◆ WHAT TO PRODUCE ◆
Below is a listing; reproduce each line of it exactly.

* Start DATASET CONTENT *

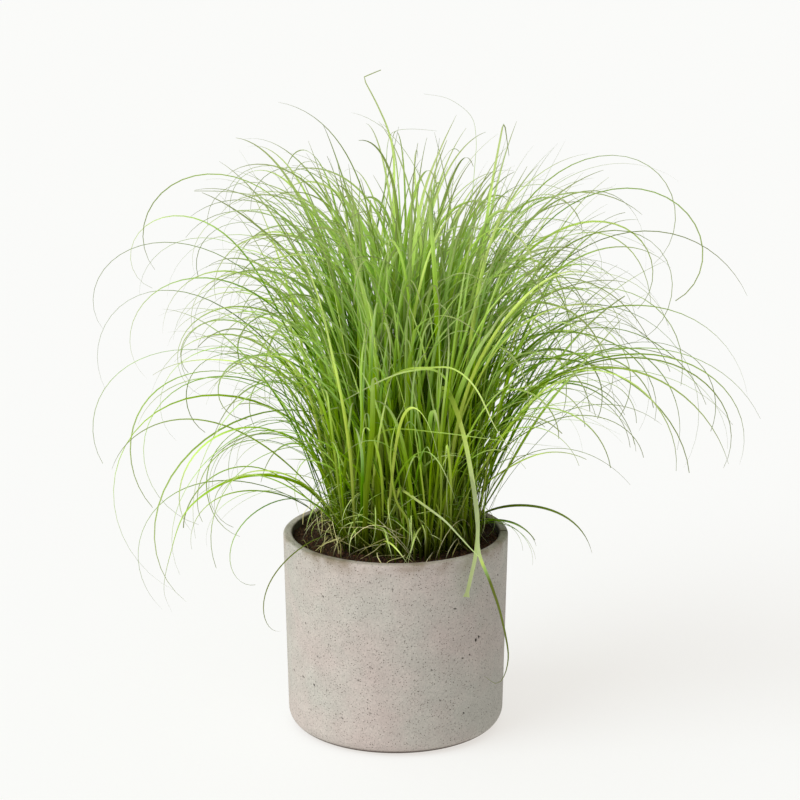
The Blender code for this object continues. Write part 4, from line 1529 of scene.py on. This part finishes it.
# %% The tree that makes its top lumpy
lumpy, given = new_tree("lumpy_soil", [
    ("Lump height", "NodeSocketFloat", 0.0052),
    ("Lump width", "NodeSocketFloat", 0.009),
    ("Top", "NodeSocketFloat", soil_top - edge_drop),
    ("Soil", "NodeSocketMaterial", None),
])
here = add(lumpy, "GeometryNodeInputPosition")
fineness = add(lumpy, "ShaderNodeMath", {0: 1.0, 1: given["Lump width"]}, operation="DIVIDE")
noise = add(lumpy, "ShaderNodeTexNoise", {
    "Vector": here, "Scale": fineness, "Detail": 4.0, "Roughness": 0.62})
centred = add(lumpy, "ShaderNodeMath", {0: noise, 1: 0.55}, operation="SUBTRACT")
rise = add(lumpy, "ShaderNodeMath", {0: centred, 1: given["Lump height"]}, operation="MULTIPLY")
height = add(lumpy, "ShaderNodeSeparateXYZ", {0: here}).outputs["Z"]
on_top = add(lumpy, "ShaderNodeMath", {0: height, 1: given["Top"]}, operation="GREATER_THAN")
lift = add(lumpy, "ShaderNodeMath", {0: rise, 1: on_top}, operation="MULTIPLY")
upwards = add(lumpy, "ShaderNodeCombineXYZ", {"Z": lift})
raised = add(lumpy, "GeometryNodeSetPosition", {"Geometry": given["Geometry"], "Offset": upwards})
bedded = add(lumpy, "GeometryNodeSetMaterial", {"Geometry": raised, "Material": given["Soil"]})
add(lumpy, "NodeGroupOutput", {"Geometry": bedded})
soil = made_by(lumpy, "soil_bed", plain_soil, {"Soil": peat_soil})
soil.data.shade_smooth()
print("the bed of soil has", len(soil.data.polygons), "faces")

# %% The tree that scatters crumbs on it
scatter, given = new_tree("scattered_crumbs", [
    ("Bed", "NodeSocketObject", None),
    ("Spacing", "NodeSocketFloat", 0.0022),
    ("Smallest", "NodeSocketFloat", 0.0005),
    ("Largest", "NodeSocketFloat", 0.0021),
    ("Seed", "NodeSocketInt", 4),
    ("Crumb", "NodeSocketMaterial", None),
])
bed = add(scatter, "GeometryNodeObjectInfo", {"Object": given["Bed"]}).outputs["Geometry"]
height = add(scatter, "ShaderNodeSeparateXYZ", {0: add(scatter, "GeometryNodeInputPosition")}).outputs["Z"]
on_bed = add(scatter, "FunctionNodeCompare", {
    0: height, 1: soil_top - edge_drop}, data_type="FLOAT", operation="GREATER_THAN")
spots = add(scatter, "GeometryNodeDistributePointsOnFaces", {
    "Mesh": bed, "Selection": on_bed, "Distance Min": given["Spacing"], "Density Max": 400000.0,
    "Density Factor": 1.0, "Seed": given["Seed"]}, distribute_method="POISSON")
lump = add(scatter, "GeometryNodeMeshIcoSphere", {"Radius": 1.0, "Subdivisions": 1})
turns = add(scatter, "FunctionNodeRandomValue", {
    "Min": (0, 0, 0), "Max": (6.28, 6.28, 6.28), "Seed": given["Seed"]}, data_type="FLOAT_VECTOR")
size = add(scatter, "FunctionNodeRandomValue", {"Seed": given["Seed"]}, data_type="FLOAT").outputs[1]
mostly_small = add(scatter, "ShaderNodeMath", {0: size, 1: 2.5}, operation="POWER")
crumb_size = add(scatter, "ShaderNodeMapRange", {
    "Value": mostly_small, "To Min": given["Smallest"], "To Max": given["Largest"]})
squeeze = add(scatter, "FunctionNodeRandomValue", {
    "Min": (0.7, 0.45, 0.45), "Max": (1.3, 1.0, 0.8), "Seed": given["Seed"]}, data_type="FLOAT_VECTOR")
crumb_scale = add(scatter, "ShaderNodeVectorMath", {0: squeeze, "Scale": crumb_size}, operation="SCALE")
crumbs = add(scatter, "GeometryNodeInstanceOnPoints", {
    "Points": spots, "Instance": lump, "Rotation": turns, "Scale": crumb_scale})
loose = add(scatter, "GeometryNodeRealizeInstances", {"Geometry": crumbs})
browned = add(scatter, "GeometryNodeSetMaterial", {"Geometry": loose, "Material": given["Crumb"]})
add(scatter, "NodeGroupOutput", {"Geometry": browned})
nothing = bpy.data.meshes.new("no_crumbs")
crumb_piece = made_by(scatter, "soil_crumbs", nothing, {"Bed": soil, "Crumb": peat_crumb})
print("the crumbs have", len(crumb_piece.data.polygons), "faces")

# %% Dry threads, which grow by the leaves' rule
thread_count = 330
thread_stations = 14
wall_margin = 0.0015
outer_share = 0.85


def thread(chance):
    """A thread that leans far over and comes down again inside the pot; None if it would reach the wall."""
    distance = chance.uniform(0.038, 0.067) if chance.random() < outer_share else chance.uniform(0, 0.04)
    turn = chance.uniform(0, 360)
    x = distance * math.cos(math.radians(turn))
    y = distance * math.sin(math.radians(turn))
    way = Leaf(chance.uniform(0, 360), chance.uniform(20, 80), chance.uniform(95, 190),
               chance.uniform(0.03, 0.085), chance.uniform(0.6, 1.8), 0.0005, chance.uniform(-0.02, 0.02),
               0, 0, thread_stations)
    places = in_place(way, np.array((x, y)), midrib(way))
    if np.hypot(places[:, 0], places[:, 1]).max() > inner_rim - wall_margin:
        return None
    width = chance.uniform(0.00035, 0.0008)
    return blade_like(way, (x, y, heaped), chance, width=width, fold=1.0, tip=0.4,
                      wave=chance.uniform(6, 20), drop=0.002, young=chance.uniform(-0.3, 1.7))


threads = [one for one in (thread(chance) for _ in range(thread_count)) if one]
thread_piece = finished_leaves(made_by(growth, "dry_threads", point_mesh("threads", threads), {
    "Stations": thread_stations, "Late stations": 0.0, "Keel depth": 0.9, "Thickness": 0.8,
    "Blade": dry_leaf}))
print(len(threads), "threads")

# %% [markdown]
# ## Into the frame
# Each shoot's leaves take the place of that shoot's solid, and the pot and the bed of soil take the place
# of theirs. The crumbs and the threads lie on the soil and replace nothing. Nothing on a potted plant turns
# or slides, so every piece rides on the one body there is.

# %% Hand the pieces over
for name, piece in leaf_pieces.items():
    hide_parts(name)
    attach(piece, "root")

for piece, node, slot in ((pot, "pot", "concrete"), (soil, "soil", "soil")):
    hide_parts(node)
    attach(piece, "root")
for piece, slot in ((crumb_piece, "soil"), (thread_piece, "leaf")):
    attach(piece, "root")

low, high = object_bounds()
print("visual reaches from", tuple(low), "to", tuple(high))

* End DATASET CONTENT *

◆ THE RESULT ◆
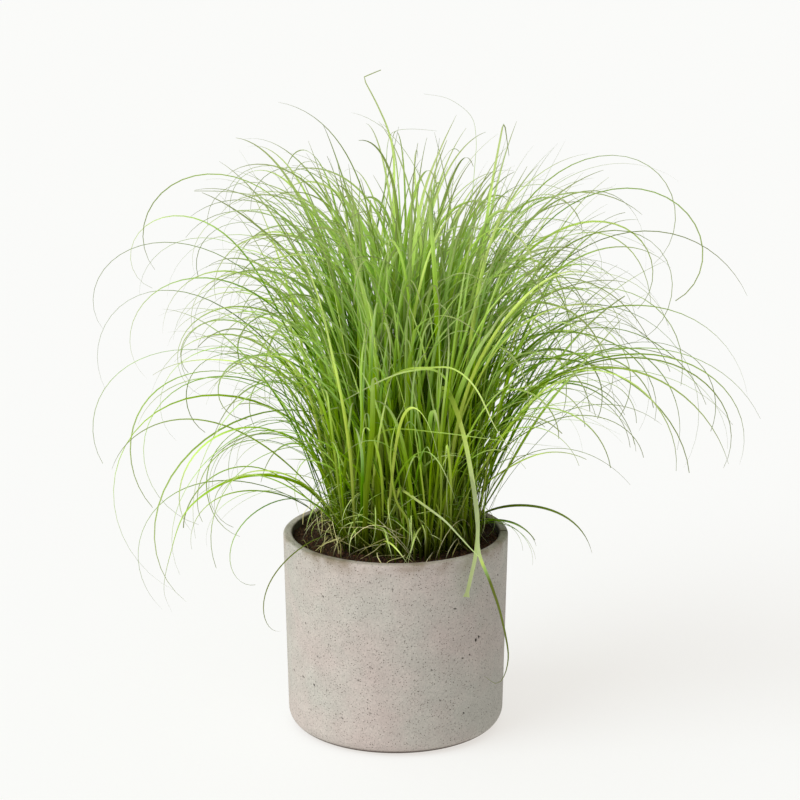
The Blender code for this object continues. Write part 4, from line 1529 of scene.py on. This part finishes it.
# %% The tree that makes its top lumpy
lumpy, given = new_tree("lumpy_soil", [
    ("Lump height", "NodeSocketFloat", 0.0052),
    ("Lump width", "NodeSocketFloat", 0.009),
    ("Top", "NodeSocketFloat", soil_top - edge_drop),
    ("Soil", "NodeSocketMaterial", None),
])
here = add(lumpy, "GeometryNodeInputPosition")
fineness = add(lumpy, "ShaderNodeMath", {0: 1.0, 1: given["Lump width"]}, operation="DIVIDE")
noise = add(lumpy, "ShaderNodeTexNoise", {
    "Vector": here, "Scale": fineness, "Detail": 4.0, "Roughness": 0.62})
centred = add(lumpy, "ShaderNodeMath", {0: noise, 1: 0.55}, operation="SUBTRACT")
rise = add(lumpy, "ShaderNodeMath", {0: centred, 1: given["Lump height"]}, operation="MULTIPLY")
height = add(lumpy, "ShaderNodeSeparateXYZ", {0: here}).outputs["Z"]
on_top = add(lumpy, "ShaderNodeMath", {0: height, 1: given["Top"]}, operation="GREATER_THAN")
lift = add(lumpy, "ShaderNodeMath", {0: rise, 1: on_top}, operation="MULTIPLY")
upwards = add(lumpy, "ShaderNodeCombineXYZ", {"Z": lift})
raised = add(lumpy, "GeometryNodeSetPosition", {"Geometry": given["Geometry"], "Offset": upwards})
bedded = add(lumpy, "GeometryNodeSetMaterial", {"Geometry": raised, "Material": given["Soil"]})
add(lumpy, "NodeGroupOutput", {"Geometry": bedded})
soil = made_by(lumpy, "soil_bed", plain_soil, {"Soil": peat_soil})
soil.data.shade_smooth()
print("the bed of soil has", len(soil.data.polygons), "faces")

# %% The tree that scatters crumbs on it
scatter, given = new_tree("scattered_crumbs", [
    ("Bed", "NodeSocketObject", None),
    ("Spacing", "NodeSocketFloat", 0.0022),
    ("Smallest", "NodeSocketFloat", 0.0005),
    ("Largest", "NodeSocketFloat", 0.0021),
    ("Seed", "NodeSocketInt", 4),
    ("Crumb", "NodeSocketMaterial", None),
])
bed = add(scatter, "GeometryNodeObjectInfo", {"Object": given["Bed"]}).outputs["Geometry"]
height = add(scatter, "ShaderNodeSeparateXYZ", {0: add(scatter, "GeometryNodeInputPosition")}).outputs["Z"]
on_bed = add(scatter, "FunctionNodeCompare", {
    0: height, 1: soil_top - edge_drop}, data_type="FLOAT", operation="GREATER_THAN")
spots = add(scatter, "GeometryNodeDistributePointsOnFaces", {
    "Mesh": bed, "Selection": on_bed, "Distance Min": given["Spacing"], "Density Max": 400000.0,
    "Density Factor": 1.0, "Seed": given["Seed"]}, distribute_method="POISSON")
lump = add(scatter, "GeometryNodeMeshIcoSphere", {"Radius": 1.0, "Subdivisions": 1})
turns = add(scatter, "FunctionNodeRandomValue", {
    "Min": (0, 0, 0), "Max": (6.28, 6.28, 6.28), "Seed": given["Seed"]}, data_type="FLOAT_VECTOR")
size = add(scatter, "FunctionNodeRandomValue", {"Seed": given["Seed"]}, data_type="FLOAT").outputs[1]
mostly_small = add(scatter, "ShaderNodeMath", {0: size, 1: 2.5}, operation="POWER")
crumb_size = add(scatter, "ShaderNodeMapRange", {
    "Value": mostly_small, "To Min": given["Smallest"], "To Max": given["Largest"]})
squeeze = add(scatter, "FunctionNodeRandomValue", {
    "Min": (0.7, 0.45, 0.45), "Max": (1.3, 1.0, 0.8), "Seed": given["Seed"]}, data_type="FLOAT_VECTOR")
crumb_scale = add(scatter, "ShaderNodeVectorMath", {0: squeeze, "Scale": crumb_size}, operation="SCALE")
crumbs = add(scatter, "GeometryNodeInstanceOnPoints", {
    "Points": spots, "Instance": lump, "Rotation": turns, "Scale": crumb_scale})
loose = add(scatter, "GeometryNodeRealizeInstances", {"Geometry": crumbs})
browned = add(scatter, "GeometryNodeSetMaterial", {"Geometry": loose, "Material": given["Crumb"]})
add(scatter, "NodeGroupOutput", {"Geometry": browned})
nothing = bpy.data.meshes.new("no_crumbs")
crumb_piece = made_by(scatter, "soil_crumbs", nothing, {"Bed": soil, "Crumb": peat_crumb})
print("the crumbs have", len(crumb_piece.data.polygons), "faces")

# %% Dry threads, which grow by the leaves' rule
thread_count = 330
thread_stations = 14
wall_margin = 0.0015
outer_share = 0.85


def thread(chance):
    """A thread that leans far over and comes down again inside the pot; None if it would reach the wall."""
    distance = chance.uniform(0.038, 0.067) if chance.random() < outer_share else chance.uniform(0, 0.04)
    turn = chance.uniform(0, 360)
    x = distance * math.cos(math.radians(turn))
    y = distance * math.sin(math.radians(turn))
    way = Leaf(chance.uniform(0, 360), chance.uniform(20, 80), chance.uniform(95, 190),
               chance.uniform(0.03, 0.085), chance.uniform(0.6, 1.8), 0.0005, chance.uniform(-0.02, 0.02),
               0, 0, thread_stations)
    places = in_place(way, np.array((x, y)), midrib(way))
    if np.hypot(places[:, 0], places[:, 1]).max() > inner_rim - wall_margin:
        return None
    width = chance.uniform(0.00035, 0.0008)
    return blade_like(way, (x, y, heaped), chance, width=width, fold=1.0, tip=0.4,
                      wave=chance.uniform(6, 20), drop=0.002, young=chance.uniform(-0.3, 1.7))


threads = [one for one in (thread(chance) for _ in range(thread_count)) if one]
thread_piece = finished_leaves(made_by(growth, "dry_threads", point_mesh("threads", threads), {
    "Stations": thread_stations, "Late stations": 0.0, "Keel depth": 0.9, "Thickness": 0.8,
    "Blade": dry_leaf}))
print(len(threads), "threads")

# %% [markdown]
# ## Into the frame
# Each shoot's leaves take the place of that shoot's solid, and the pot and the bed of soil take the place
# of theirs. The crumbs and the threads lie on the soil and replace nothing. Nothing on a potted plant turns
# or slides, so every piece rides on the one body there is.

# %% Hand the pieces over
for name, piece in leaf_pieces.items():
    hide_parts(name)
    attach(piece, "root")

for piece, node, slot in ((pot, "pot", "concrete"), (soil, "soil", "soil")):
    hide_parts(node)
    attach(piece, "root")
for piece, slot in ((crumb_piece, "soil"), (thread_piece, "leaf")):
    attach(piece, "root")

low, high = object_bounds()
print("visual reaches from", tuple(low), "to", tuple(high))